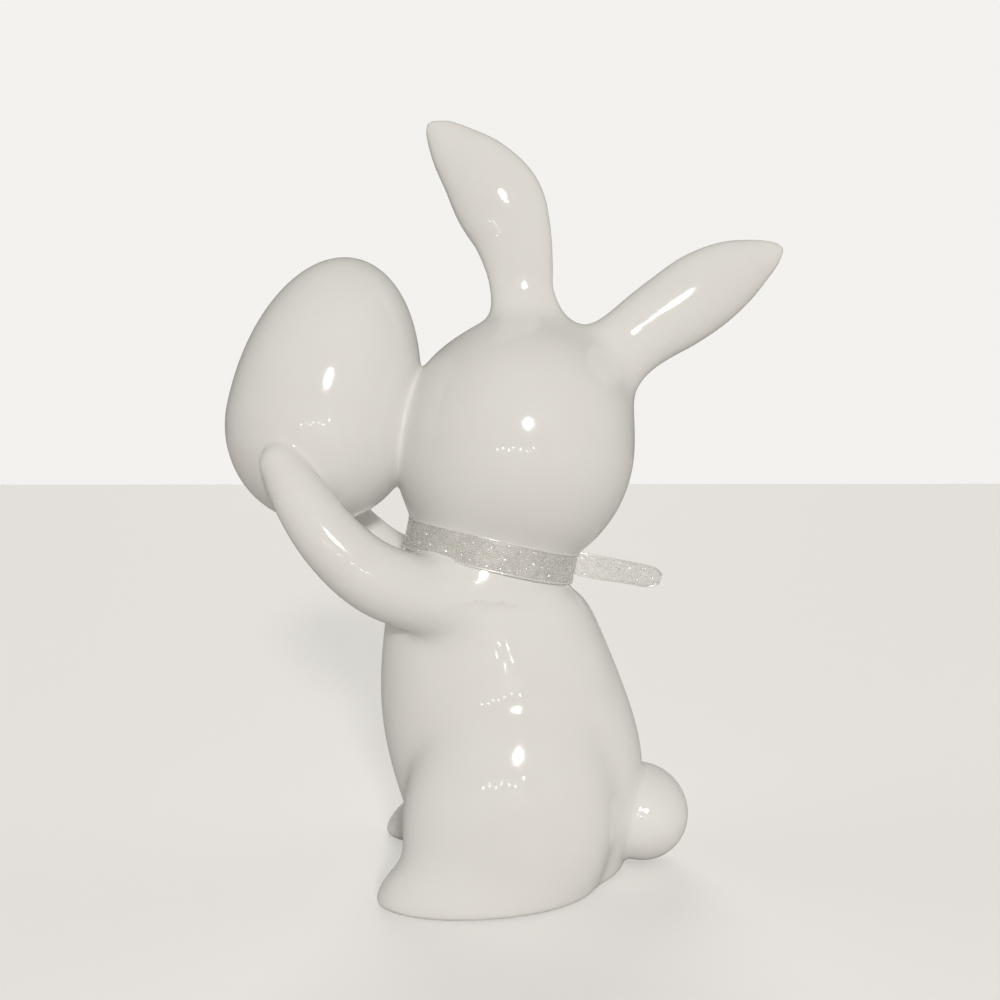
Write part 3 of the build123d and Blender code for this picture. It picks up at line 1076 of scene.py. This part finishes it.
def make_knot(thread):
    """The knot: a pleated turn of ribbon wrapped over the place where the ends cross."""
    middle, outward, tangent = knot_frame()
    around, wide = KNOT_POINTS_AROUND, KNOT_POINTS_ACROSS
    points = []
    for i in range(around):
        angle = 2 * math.pi * i / around
        for k in range(wide):
            place = 2 * k / (wide - 1) - 1
            wander = 0.8 * math.sin(angle * 2)
            pleat = 1 + KNOT_PLEAT_DEPTH * math.cos(place * KNOT_PLEAT_PITCH + wander)
            belly = math.sqrt(max(1 - 0.5 * place**4, 0)) * pleat
            rim = 1 - 0.25 * abs(place) ** 6
            points.append(
                middle
                + outward * (math.cos(angle) * KNOT_HALF_DEPTH * belly * rim)
                + NECK_AXIS * (math.sin(angle) * KNOT_HALF_HEIGHT * belly * rim)
                + tangent * (place * KNOT_WIDTH / 2)
            )
    faces = []
    for i in range(around):
        j = (i + 1) % around
        for k in range(wide - 1):
            faces.append((i * wide + k, i * wide + k + 1, j * wide + k + 1, j * wide + k))
    faces.append([i * wide for i in range(around)])
    faces.append([i * wide + wide - 1 for i in range(around)][::-1])
    wrap = new_object("ribbon_knot_wrap", np.array(points), faces)
    finish_piece(wrap, thread, "ribbon", "ribbon_knot")


# Scene

def floor_material():
    """A plain pale floor that takes the object's shadow. It looks paler to the camera than the
    light that it gives back, so that it doesn't light the object from below."""
    material, tree, shader = node_material("pale_floor")
    shader.inputs["Base Color"].default_value = (0.52, 0.51, 0.49, 1.0)
    shader.inputs["Roughness"].default_value = 0.7
    shader.inputs["Specular IOR Level"].default_value = 0.1
    shader.inputs["Emission Color"].default_value = (1.0, 0.985, 0.96, 1.0)
    path = tree.nodes.new("ShaderNodeLightPath")
    glow = maths(tree, "MULTIPLY", path.outputs["Is Camera Ray"], FLOOR_GLOW)
    tree.links.new(glow, shader.inputs["Emission Strength"])
    return material


def make_floor():
    corners = np.array([(-1, -1, 0), (1, -1, 0), (1, 1, 0), (-1, 1, 0)]) * FLOOR_SIZE
    floor = new_object("floor", corners - [0, 0, FLOOR_DROP], [(0, 1, 2, 3)])
    floor.data.materials.append(floor_material())


def towards(azimuth, elevation):
    """The way to a lamp, by its angle from +X towards +Y and its angle up."""
    a, e = math.radians(azimuth), math.radians(elevation)
    return Vector((math.cos(a) * math.cos(e), math.sin(a) * math.cos(e), math.sin(e)))


def add_lamp(name, kind, azimuth, elevation, power, size, colour, glints=True):
    """A sun or a small disk lamp that shines on the figurine from a direction. Size is a sun's
    angle or a disk's diameter. Without glints it doesn't show in the glaze."""
    lamp = bpy.data.lights.new(name, kind)
    lamp.energy = power
    lamp.color = colour
    if kind == "SUN":
        lamp.angle = math.radians(size)
    else:
        lamp.shape = "DISK"
        lamp.size = size
    thing = bpy.data.objects.new(name, lamp)
    way = towards(azimuth, elevation)
    thing.location = LIGHT_TARGET + way
    thing.visible_glossy = glints
    thing.rotation_euler = way.to_track_quat("Z", "Y").to_euler()
    bpy.context.scene.collection.objects.link(thing)


def make_world():
    """A pale surround, whiter to the camera than the light that it gives."""
    world = bpy.data.worlds.new("surround")
    bpy.context.scene.world = world
    world.use_nodes = True
    tree = world.node_tree
    tree.nodes.clear()
    output = tree.nodes.new("ShaderNodeOutputWorld")
    path = tree.nodes.new("ShaderNodeLightPath")
    light = tree.nodes.new("ShaderNodeBackground")
    seen = tree.nodes.new("ShaderNodeBackground")
    mix = tree.nodes.new("ShaderNodeMixShader")
    light.inputs["Color"].default_value = (0.97, 0.93, 0.86, 1.0)
    light.inputs["Strength"].default_value = SURROUND_LIGHT
    seen.inputs["Color"].default_value = (0.90, 0.885, 0.86, 1.0)
    seen.inputs["Strength"].default_value = 1.0
    tree.links.new(path.outputs["Is Camera Ray"], mix.inputs[0])
    tree.links.new(light.outputs[0], mix.inputs[1])
    tree.links.new(seen.outputs[0], mix.inputs[2])
    tree.links.new(mix.outputs[0], output.inputs["Surface"])


def make_lights():
    """A key light beside the camera, broad suns from the other sides that don't show in the
    glaze, and a row of small lamps that glint in it."""
    add_lamp("key", "SUN", KEY_AZIMUTH, KEY_HEIGHT, KEY_LIGHT, KEY_SPREAD, KEY_COLOUR)
    for name, azimuth, power in (
        ("far", 178.0, FAR_LIGHT), ("front", 265.0, FRONT_LIGHT), ("rear", 100.0, REAR_LIGHT),
    ):
        add_lamp(name, "SUN", azimuth, SUN_HEIGHT, power, SUN_SPREAD, SUN_COLOUR, glints=False)
    for index, (azimuth, elevation) in enumerate(GLINTS):
        name = f"glint_{index}"
        add_lamp(name, "AREA", azimuth, elevation, GLINT_LIGHT, GLINT_SIZE, GLINT_COLOUR)


def make_camera():
    """The photograph's viewpoint, close to the figurine and level with its head."""
    turn, pitch = math.radians(CAMERA_AZIMUTH), math.radians(CAMERA_PITCH)
    flat = Vector((-math.sin(turn), math.cos(turn), 0.0))
    ahead = flat * math.cos(pitch) - Vector((0, 0, math.sin(pitch)))
    data = bpy.data.cameras.new("camera")
    data.sensor_width = SENSOR_WIDTH
    data.lens = data.sensor_width * FOCAL_PIXELS / PHOTO_WIDTH
    data.clip_start = NEAREST_SEEN
    camera = bpy.data.objects.new("camera", data)
    camera.location = -flat * CAMERA_DISTANCE + Vector((0, 0, CAMERA_HEIGHT))
    camera.rotation_euler = ahead.to_track_quat("-Z", "Y").to_euler()
    bpy.context.scene.collection.objects.link(camera)
    bpy.context.scene.camera = camera


def main():
    bpy.context.scene.view_settings.view_transform = "Standard"
    make_camera()
    make_world()
    make_lights()
    make_floor()
    glaze, cloth = glaze_material(), ribbon_material()
    thread, flake = thread_material(), glitter_material()
    make_castings(glaze)
    make_band(cloth, thread, flake)
    make_knot(thread)
    tail_materials = {"cloth": cloth, "thread": thread, "flake": flake}
    make_tail(
        "ribbon_tail_back", BACK_TAIL_LENGTH, turn=42.0, rise=3.0, sweep=95 * mm, **tail_materials
    )
    make_tail(
        "ribbon_tail_side", SIDE_TAIL_LENGTH, turn=-50.0, rise=-9.0, sweep=80 * mm,
        **tail_materials,
    )


main()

────────────────────────────────────────

Restate every line of the data word for word.

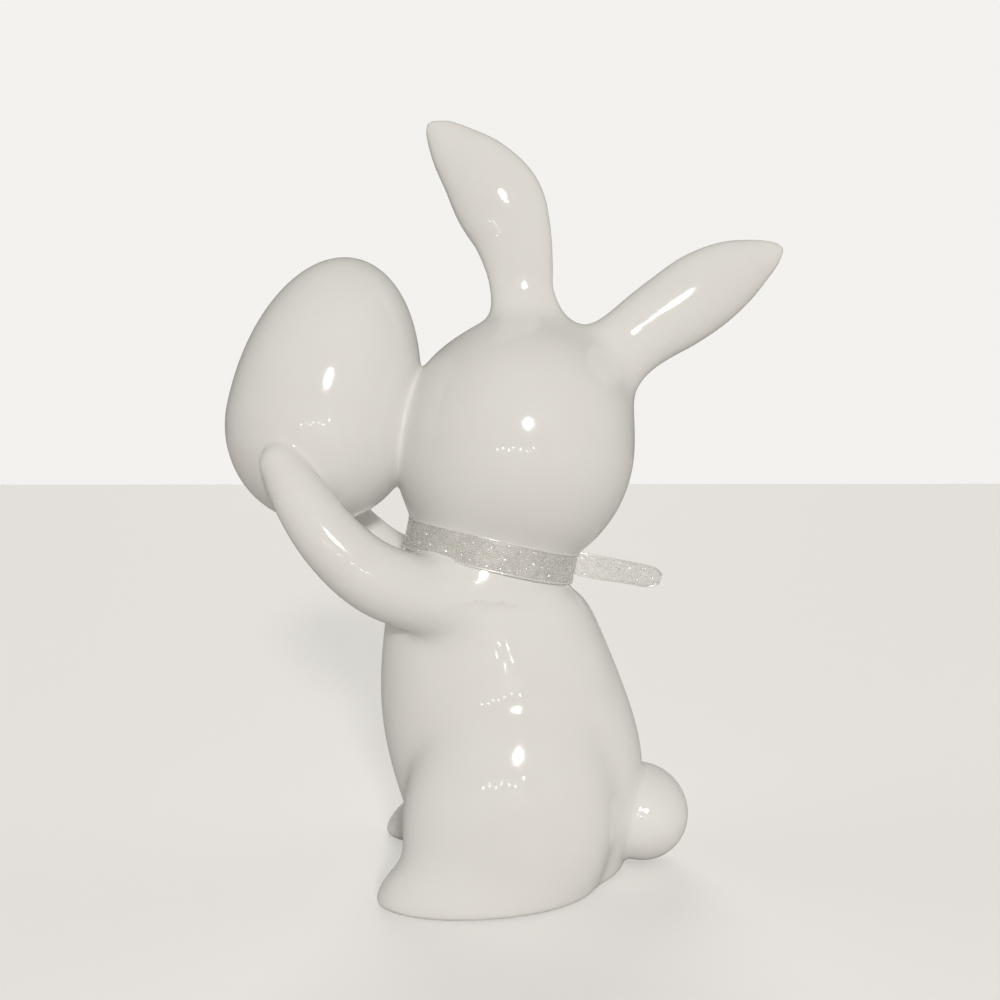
Write part 3 of the build123d and Blender code for this picture. It picks up at line 1076 of scene.py. This part finishes it.
def make_knot(thread):
    """The knot: a pleated turn of ribbon wrapped over the place where the ends cross."""
    middle, outward, tangent = knot_frame()
    around, wide = KNOT_POINTS_AROUND, KNOT_POINTS_ACROSS
    points = []
    for i in range(around):
        angle = 2 * math.pi * i / around
        for k in range(wide):
            place = 2 * k / (wide - 1) - 1
            wander = 0.8 * math.sin(angle * 2)
            pleat = 1 + KNOT_PLEAT_DEPTH * math.cos(place * KNOT_PLEAT_PITCH + wander)
            belly = math.sqrt(max(1 - 0.5 * place**4, 0)) * pleat
            rim = 1 - 0.25 * abs(place) ** 6
            points.append(
                middle
                + outward * (math.cos(angle) * KNOT_HALF_DEPTH * belly * rim)
                + NECK_AXIS * (math.sin(angle) * KNOT_HALF_HEIGHT * belly * rim)
                + tangent * (place * KNOT_WIDTH / 2)
            )
    faces = []
    for i in range(around):
        j = (i + 1) % around
        for k in range(wide - 1):
            faces.append((i * wide + k, i * wide + k + 1, j * wide + k + 1, j * wide + k))
    faces.append([i * wide for i in range(around)])
    faces.append([i * wide + wide - 1 for i in range(around)][::-1])
    wrap = new_object("ribbon_knot_wrap", np.array(points), faces)
    finish_piece(wrap, thread, "ribbon", "ribbon_knot")


# Scene

def floor_material():
    """A plain pale floor that takes the object's shadow. It looks paler to the camera than the
    light that it gives back, so that it doesn't light the object from below."""
    material, tree, shader = node_material("pale_floor")
    shader.inputs["Base Color"].default_value = (0.52, 0.51, 0.49, 1.0)
    shader.inputs["Roughness"].default_value = 0.7
    shader.inputs["Specular IOR Level"].default_value = 0.1
    shader.inputs["Emission Color"].default_value = (1.0, 0.985, 0.96, 1.0)
    path = tree.nodes.new("ShaderNodeLightPath")
    glow = maths(tree, "MULTIPLY", path.outputs["Is Camera Ray"], FLOOR_GLOW)
    tree.links.new(glow, shader.inputs["Emission Strength"])
    return material


def make_floor():
    corners = np.array([(-1, -1, 0), (1, -1, 0), (1, 1, 0), (-1, 1, 0)]) * FLOOR_SIZE
    floor = new_object("floor", corners - [0, 0, FLOOR_DROP], [(0, 1, 2, 3)])
    floor.data.materials.append(floor_material())


def towards(azimuth, elevation):
    """The way to a lamp, by its angle from +X towards +Y and its angle up."""
    a, e = math.radians(azimuth), math.radians(elevation)
    return Vector((math.cos(a) * math.cos(e), math.sin(a) * math.cos(e), math.sin(e)))


def add_lamp(name, kind, azimuth, elevation, power, size, colour, glints=True):
    """A sun or a small disk lamp that shines on the figurine from a direction. Size is a sun's
    angle or a disk's diameter. Without glints it doesn't show in the glaze."""
    lamp = bpy.data.lights.new(name, kind)
    lamp.energy = power
    lamp.color = colour
    if kind == "SUN":
        lamp.angle = math.radians(size)
    else:
        lamp.shape = "DISK"
        lamp.size = size
    thing = bpy.data.objects.new(name, lamp)
    way = towards(azimuth, elevation)
    thing.location = LIGHT_TARGET + way
    thing.visible_glossy = glints
    thing.rotation_euler = way.to_track_quat("Z", "Y").to_euler()
    bpy.context.scene.collection.objects.link(thing)


def make_world():
    """A pale surround, whiter to the camera than the light that it gives."""
    world = bpy.data.worlds.new("surround")
    bpy.context.scene.world = world
    world.use_nodes = True
    tree = world.node_tree
    tree.nodes.clear()
    output = tree.nodes.new("ShaderNodeOutputWorld")
    path = tree.nodes.new("ShaderNodeLightPath")
    light = tree.nodes.new("ShaderNodeBackground")
    seen = tree.nodes.new("ShaderNodeBackground")
    mix = tree.nodes.new("ShaderNodeMixShader")
    light.inputs["Color"].default_value = (0.97, 0.93, 0.86, 1.0)
    light.inputs["Strength"].default_value = SURROUND_LIGHT
    seen.inputs["Color"].default_value = (0.90, 0.885, 0.86, 1.0)
    seen.inputs["Strength"].default_value = 1.0
    tree.links.new(path.outputs["Is Camera Ray"], mix.inputs[0])
    tree.links.new(light.outputs[0], mix.inputs[1])
    tree.links.new(seen.outputs[0], mix.inputs[2])
    tree.links.new(mix.outputs[0], output.inputs["Surface"])


def make_lights():
    """A key light beside the camera, broad suns from the other sides that don't show in the
    glaze, and a row of small lamps that glint in it."""
    add_lamp("key", "SUN", KEY_AZIMUTH, KEY_HEIGHT, KEY_LIGHT, KEY_SPREAD, KEY_COLOUR)
    for name, azimuth, power in (
        ("far", 178.0, FAR_LIGHT), ("front", 265.0, FRONT_LIGHT), ("rear", 100.0, REAR_LIGHT),
    ):
        add_lamp(name, "SUN", azimuth, SUN_HEIGHT, power, SUN_SPREAD, SUN_COLOUR, glints=False)
    for index, (azimuth, elevation) in enumerate(GLINTS):
        name = f"glint_{index}"
        add_lamp(name, "AREA", azimuth, elevation, GLINT_LIGHT, GLINT_SIZE, GLINT_COLOUR)


def make_camera():
    """The photograph's viewpoint, close to the figurine and level with its head."""
    turn, pitch = math.radians(CAMERA_AZIMUTH), math.radians(CAMERA_PITCH)
    flat = Vector((-math.sin(turn), math.cos(turn), 0.0))
    ahead = flat * math.cos(pitch) - Vector((0, 0, math.sin(pitch)))
    data = bpy.data.cameras.new("camera")
    data.sensor_width = SENSOR_WIDTH
    data.lens = data.sensor_width * FOCAL_PIXELS / PHOTO_WIDTH
    data.clip_start = NEAREST_SEEN
    camera = bpy.data.objects.new("camera", data)
    camera.location = -flat * CAMERA_DISTANCE + Vector((0, 0, CAMERA_HEIGHT))
    camera.rotation_euler = ahead.to_track_quat("-Z", "Y").to_euler()
    bpy.context.scene.collection.objects.link(camera)
    bpy.context.scene.camera = camera


def main():
    bpy.context.scene.view_settings.view_transform = "Standard"
    make_camera()
    make_world()
    make_lights()
    make_floor()
    glaze, cloth = glaze_material(), ribbon_material()
    thread, flake = thread_material(), glitter_material()
    make_castings(glaze)
    make_band(cloth, thread, flake)
    make_knot(thread)
    tail_materials = {"cloth": cloth, "thread": thread, "flake": flake}
    make_tail(
        "ribbon_tail_back", BACK_TAIL_LENGTH, turn=42.0, rise=3.0, sweep=95 * mm, **tail_materials
    )
    make_tail(
        "ribbon_tail_side", SIDE_TAIL_LENGTH, turn=-50.0, rise=-9.0, sweep=80 * mm,
        **tail_materials,
    )


main()